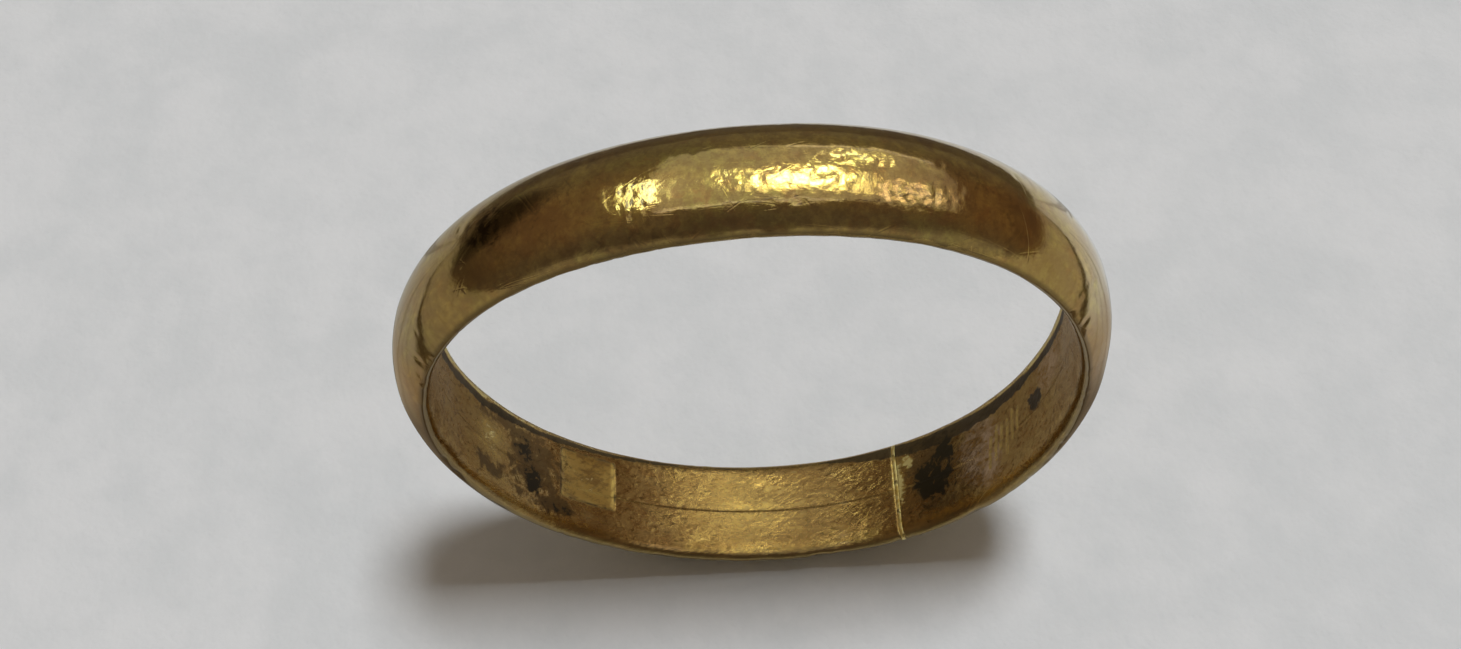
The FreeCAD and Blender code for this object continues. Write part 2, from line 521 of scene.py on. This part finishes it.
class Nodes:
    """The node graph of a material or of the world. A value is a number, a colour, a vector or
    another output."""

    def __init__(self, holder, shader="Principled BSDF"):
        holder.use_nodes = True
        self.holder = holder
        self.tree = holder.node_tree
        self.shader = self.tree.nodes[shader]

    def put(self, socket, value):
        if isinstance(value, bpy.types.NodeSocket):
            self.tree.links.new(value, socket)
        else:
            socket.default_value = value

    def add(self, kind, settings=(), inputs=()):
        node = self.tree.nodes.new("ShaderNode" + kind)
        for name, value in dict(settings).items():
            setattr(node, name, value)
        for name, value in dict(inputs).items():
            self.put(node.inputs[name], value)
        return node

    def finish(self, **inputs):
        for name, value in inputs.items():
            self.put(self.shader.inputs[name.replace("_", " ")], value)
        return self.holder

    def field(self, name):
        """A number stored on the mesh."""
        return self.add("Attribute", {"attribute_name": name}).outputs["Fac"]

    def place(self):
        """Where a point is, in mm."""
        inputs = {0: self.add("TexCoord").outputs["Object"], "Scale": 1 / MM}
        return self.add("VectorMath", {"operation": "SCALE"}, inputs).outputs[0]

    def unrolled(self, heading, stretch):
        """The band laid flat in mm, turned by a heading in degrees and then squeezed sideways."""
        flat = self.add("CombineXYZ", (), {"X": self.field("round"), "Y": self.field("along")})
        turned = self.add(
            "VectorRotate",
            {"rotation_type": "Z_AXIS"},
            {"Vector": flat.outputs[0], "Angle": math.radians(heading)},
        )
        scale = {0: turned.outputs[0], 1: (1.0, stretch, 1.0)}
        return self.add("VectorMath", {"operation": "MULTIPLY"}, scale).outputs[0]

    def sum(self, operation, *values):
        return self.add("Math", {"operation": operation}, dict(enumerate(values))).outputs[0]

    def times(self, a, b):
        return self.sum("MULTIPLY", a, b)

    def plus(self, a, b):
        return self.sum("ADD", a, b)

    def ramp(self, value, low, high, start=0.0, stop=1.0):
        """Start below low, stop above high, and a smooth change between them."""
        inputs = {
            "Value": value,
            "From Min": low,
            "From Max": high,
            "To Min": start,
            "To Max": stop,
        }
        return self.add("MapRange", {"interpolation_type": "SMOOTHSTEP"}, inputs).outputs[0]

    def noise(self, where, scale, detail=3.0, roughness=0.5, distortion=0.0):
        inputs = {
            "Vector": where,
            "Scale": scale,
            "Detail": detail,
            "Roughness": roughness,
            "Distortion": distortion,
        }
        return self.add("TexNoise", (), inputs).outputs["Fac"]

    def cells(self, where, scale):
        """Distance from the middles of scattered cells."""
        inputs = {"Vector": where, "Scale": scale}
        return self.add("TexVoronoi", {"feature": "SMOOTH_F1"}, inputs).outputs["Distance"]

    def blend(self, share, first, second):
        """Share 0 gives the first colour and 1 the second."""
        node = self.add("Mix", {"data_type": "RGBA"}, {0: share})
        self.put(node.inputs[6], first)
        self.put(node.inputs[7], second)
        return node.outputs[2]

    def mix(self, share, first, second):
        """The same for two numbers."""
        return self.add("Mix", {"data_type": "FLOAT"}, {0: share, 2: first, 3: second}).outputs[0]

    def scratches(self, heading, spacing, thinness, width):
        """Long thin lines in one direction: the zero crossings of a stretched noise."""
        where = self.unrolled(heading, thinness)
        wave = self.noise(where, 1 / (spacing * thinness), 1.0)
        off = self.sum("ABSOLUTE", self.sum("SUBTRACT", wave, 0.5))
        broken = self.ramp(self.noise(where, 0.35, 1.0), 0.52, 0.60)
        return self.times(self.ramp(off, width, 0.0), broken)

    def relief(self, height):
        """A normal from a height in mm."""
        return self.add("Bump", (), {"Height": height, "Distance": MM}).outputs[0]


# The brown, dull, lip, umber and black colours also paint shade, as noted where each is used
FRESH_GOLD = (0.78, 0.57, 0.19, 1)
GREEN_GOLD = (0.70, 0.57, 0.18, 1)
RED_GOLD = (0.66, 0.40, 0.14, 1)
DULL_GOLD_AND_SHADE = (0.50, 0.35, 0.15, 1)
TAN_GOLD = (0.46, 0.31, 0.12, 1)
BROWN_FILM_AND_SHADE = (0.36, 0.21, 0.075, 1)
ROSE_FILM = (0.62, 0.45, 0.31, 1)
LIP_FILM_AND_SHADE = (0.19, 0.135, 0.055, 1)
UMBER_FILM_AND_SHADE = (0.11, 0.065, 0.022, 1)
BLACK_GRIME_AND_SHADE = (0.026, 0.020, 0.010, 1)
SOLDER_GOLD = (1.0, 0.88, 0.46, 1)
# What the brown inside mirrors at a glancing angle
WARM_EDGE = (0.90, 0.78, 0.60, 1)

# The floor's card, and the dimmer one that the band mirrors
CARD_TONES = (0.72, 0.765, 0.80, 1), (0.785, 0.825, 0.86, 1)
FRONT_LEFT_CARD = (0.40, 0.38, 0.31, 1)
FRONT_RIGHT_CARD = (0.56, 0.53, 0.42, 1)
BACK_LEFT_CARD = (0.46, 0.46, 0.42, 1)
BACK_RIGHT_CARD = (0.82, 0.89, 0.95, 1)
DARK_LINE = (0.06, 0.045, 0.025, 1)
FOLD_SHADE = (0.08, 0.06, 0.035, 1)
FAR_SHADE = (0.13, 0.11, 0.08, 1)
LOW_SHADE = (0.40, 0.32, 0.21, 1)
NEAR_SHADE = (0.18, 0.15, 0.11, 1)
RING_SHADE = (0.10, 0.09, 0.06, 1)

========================

● Task
Your task is to quote the lines above, beginning with the first and ending with the one that holds "self.shader = self.tree.nodes[shader]".

● Completed exercise
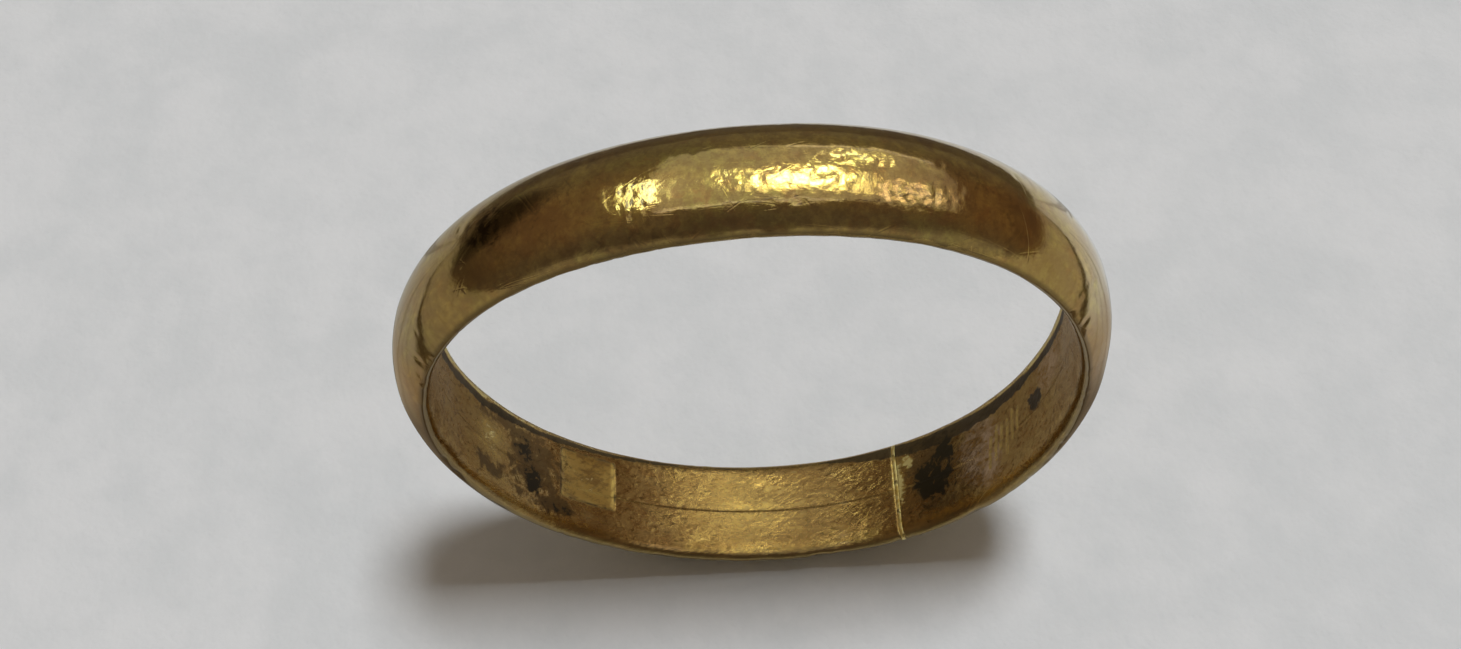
The FreeCAD and Blender code for this object continues. Write part 2, from line 521 of scene.py on. This part finishes it.
class Nodes:
    """The node graph of a material or of the world. A value is a number, a colour, a vector or
    another output."""

    def __init__(self, holder, shader="Principled BSDF"):
        holder.use_nodes = True
        self.holder = holder
        self.tree = holder.node_tree
        self.shader = self.tree.nodes[shader]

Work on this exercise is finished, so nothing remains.